The Power of GEN-TECH

Introduced in 2020, the new GEN-TECH carbide-tipped band saw blade for general-purpose cutting provides users with an innovative design and cutting technology. It provides long blade life and a low cost per cut. 

Designed for versatility, GEN-TECH cuts a wide variety of materials, shapes and sizes and is ideal for manufacturers in the aerospace, defense and energy sectors, with applications in carbon steels, bearing steels, mold steels, alloy steels, tool steels and stainless, as well as titanium and nickel-based alloys, according to a company news release

“What makes the GEN-TECH blade work well is that it takes advantage of many successful design features from many of Lenox’s higher-performance carbide products,” Fernandes says. “It uses our best technology from a cutting-edge perspective; over the last few years we’ve utilized a new grade of carbide that’s used in a lot of aerospace applications and has worked very well, and we put that into GEN-TECH. It does very well when you’re cutting materials that are harder to cut, such as stainless steel or in this case Inconel 718.”

To avoid chippage early in the blade’s usage, Lenox hones the tooth edge of the GEN-TECH blade, Fernandes adds.

“So instead of having a very sharp edge, it’s a little bit blunted, so the user doesn’t have to worry about conditioning the blade because it’s already broken in,” he adds. “That limits the amount of chipping on the tooth edge and extends the life of the blade.”

The GEN-TECH blade’s pre-conditioning makes it a very forgiving product, ideal for operators who are less familiar with carbide products, or for saws that are unable to get the full advantages of a multichip carbide product, Fernandes says.
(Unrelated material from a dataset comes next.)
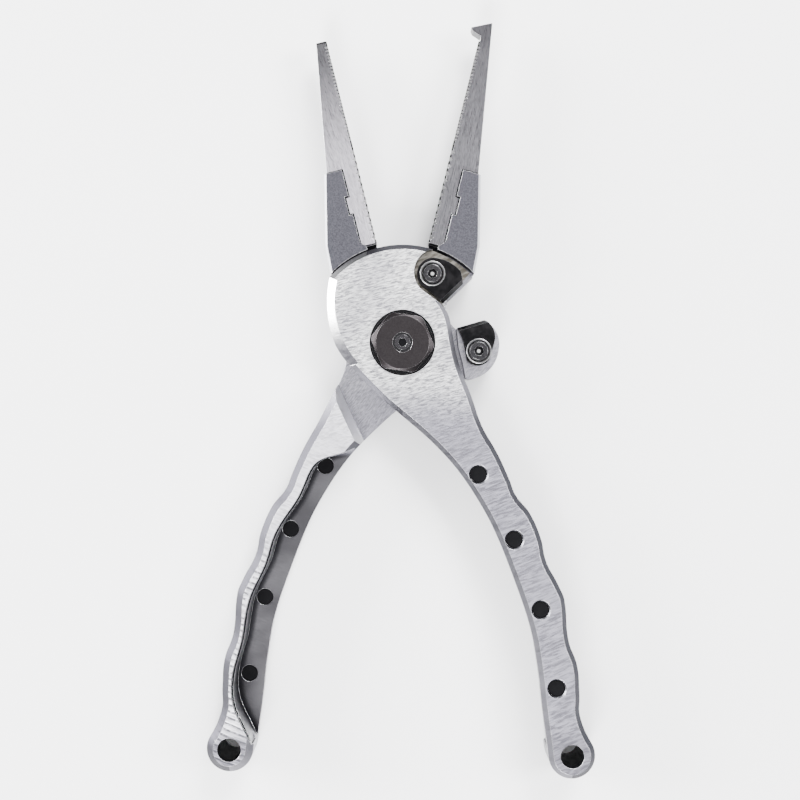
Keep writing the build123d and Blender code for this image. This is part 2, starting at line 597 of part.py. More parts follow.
def return_spring():
    """Torsion spring: a short coil round the pivot with a radial leg in each half's slot."""
    start_z = THICKNESS - LAP_FACE - SPRING_CHAMBER_DEPTH + SPRING_FLOOR_GAP + SPRING_WIRE_R
    start_angle = 180 - OPEN_ANGLE / 2
    coil_path = Helix(SPRING_PITCH, SPRING_PITCH * SPRING_TURNS, SPRING_R)
    section = Plane(origin=coil_path @ 0, z_dir=coil_path % 0) * Circle(SPRING_WIRE_R)
    coil = sweep(section, path=coil_path, is_frenet=True)
    spring = Pos(0, 0, start_z) * Rot(0, 0, start_angle) * coil
    leg = along_x(SPRING_WIRE_R, SPRING_R, SPRING_R + SPRING_LEG)
    spring += Pos(0, 0, start_z) * Rot(0, 0, start_angle) * leg
    return spring + Pos(0, 0, start_z + SPRING_PITCH * SPRING_TURNS) * Rot(0, 0, OPEN_ANGLE / 2) * leg


stop_pin = rod(polar(STOP_R, STOP_ANGLE), STOP_PIN_R, STOP_PIN_BOTTOM, STOP_PIN_TOP)


# ---------------------------------------------------------------- the nodes

def hole_plugs(shift):
    """Four round plugs, a little below the web's face in their holes."""
    bottom = THICKNESS - WEB_THICKNESS + 0.2
    top = THICKNESS - 0.5
    return Compound([rod(hole, PLUG_R, bottom, top) for hole in shifted(PLUG_HOLES, shift)])


def jaw_screw_pair():
    return Compound([jaw_screw(start) for start in JAW_SCREWS])


beak_jaw_x = -2.908
beak = [(beak_jaw_x, JAW_TIP_Y), (-2.2, 75.1), (2.2, 73.0), (1.7, 72.35), (-0.4, 71.6),
        (-0.5, JAW_TIP_Y - 0.2), (beak_jaw_x + 0.1, JAW_TIP_Y - 0.2)]
turn_rear = Rot(0, 0, -OPEN_ANGLE / 2)

nodes = {
    "front_frame": place_front(front),
    "rear_frame": place_rear(rear),
    "left_jaw": place_front(jaw(-2.55, [])),
    "right_jaw": place_rear(jaw(beak_jaw_x, beak)),
    "left_jaw_screws": place_front(jaw_screw_pair()),
    "right_jaw_screws": place_rear(jaw_screw_pair()),
    "upper_cutter": place_front(cutter(upper_outline, UPPER_SCREW, CUT_ANGLE + 90)),
    "lower_cutter": turn_rear * cutter(lower_outline, LOWER_SCREW, CUT_ANGLE - 90),
    "upper_cutter_screw": place_front(cutter_screw(UPPER_SCREW, LAP_FACE + 0.2)),
    "lower_cutter_screw": turn_rear * cutter_screw(LOWER_SCREW, LUG_SCREW_END),
    "pivot_bolt": pivot_bolt,
    "pivot_cap": pivot_cap,
    "pivot_lock_screw": lock_screw,
    "cap_washer": ring(PIVOT_R + FIT_GAP, COUNTERBORE_R - 0.4, washer_bottom, cap_bottom),
    "lap_washer": lap_washer,
    "pivot_bushing": bushing,
    "return_spring": return_spring(),
    "stop_pin": turn_rear * stop_pin,
    "front_hole_plugs": place_front(hole_plugs((0, 0))),
    "rear_hole_plugs": place_rear(hole_plugs(REAR_SHIFT)),
}

for name, shape in nodes.items():
    export_step(shape, f"parts/{name}.step")
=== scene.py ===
import math

import bpy
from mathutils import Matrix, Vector


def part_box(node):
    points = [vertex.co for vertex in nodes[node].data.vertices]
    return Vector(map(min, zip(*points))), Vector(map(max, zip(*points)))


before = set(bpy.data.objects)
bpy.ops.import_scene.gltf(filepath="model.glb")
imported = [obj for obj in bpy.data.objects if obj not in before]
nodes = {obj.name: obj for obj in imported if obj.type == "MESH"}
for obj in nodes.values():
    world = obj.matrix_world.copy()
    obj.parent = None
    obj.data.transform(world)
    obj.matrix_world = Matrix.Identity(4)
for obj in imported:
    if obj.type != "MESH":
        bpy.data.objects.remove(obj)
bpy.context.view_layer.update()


# ---------------------------------------------------------------- the two frames
# Each half of the pliers is one piece milled from aluminium plate and left satin: a lap disc, a
# jaw holder and a grooved handle. The cutter leaves fine wandering marks on the faces and short
# ribs across the flange. The jaw holders are bead-blasted, with the rest masked off.

class Level:
    """One value in a material. Arithmetic on it adds the Math nodes."""

    def __init__(self, finish, socket):
        self.finish = finish
        self.socket = socket

    def worked(self, operation, *terms):
        return self.finish.add("ShaderNodeMath", {"operation": operation}, *terms)

    def __add__(self, other):
        return self.worked("ADD", self, other)

    def __sub__(self, other):
        return self.worked("SUBTRACT", self, other)

    def __rsub__(self, other):
        return self.worked("SUBTRACT", other, self)

    def __mul__(self, other):
        return self.worked("MULTIPLY", self, other)

    def __pow__(self, other):
        return self.worked("POWER", self, other)

    def __gt__(self, other):
        return self.worked("GREATER_THAN", self, other)

    def __lt__(self, other):
        return self.worked("LESS_THAN", self, other)

    def __abs__(self):
        return self.worked("ABSOLUTE", self)

    __radd__ = __add__
    __rmul__ = __mul__

    def sine(self):
        return self.worked("SINE", self)

    def rings(self, pitch):
        """Waves between 0 and 1 that repeat every pitch."""
        return (self * (2 * math.pi / pitch)).sine() * 0.5 + 0.5

    def within(self, low, high):
        """1 between low and high, 0 outside."""
        return (self > low) * (self < high)

    def rise(self, low, high):
        """0 below low, 1 above high and smooth between them."""
        settings = {"interpolation_type": "SMOOTHSTEP"}
        return self.finish.add("ShaderNodeMapRange", settings, self, low, high, 0.0, 1.0)

    def fall(self, low, high):
        """1 below low, 0 above high and smooth between them."""
        return 1 - self.rise(low, high)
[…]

Another advantage is the price point: It’s lower than the typical Lenox product, making it much more economical for customers who want to step up from bimetal to carbide.

“Customers used to be scared off by carbide due to its higher price point and their fear of having the blade fail prematurely, but they are interested in the advantages of carbide. With GEN-TECH the user is able to get the best of both worlds,” he says.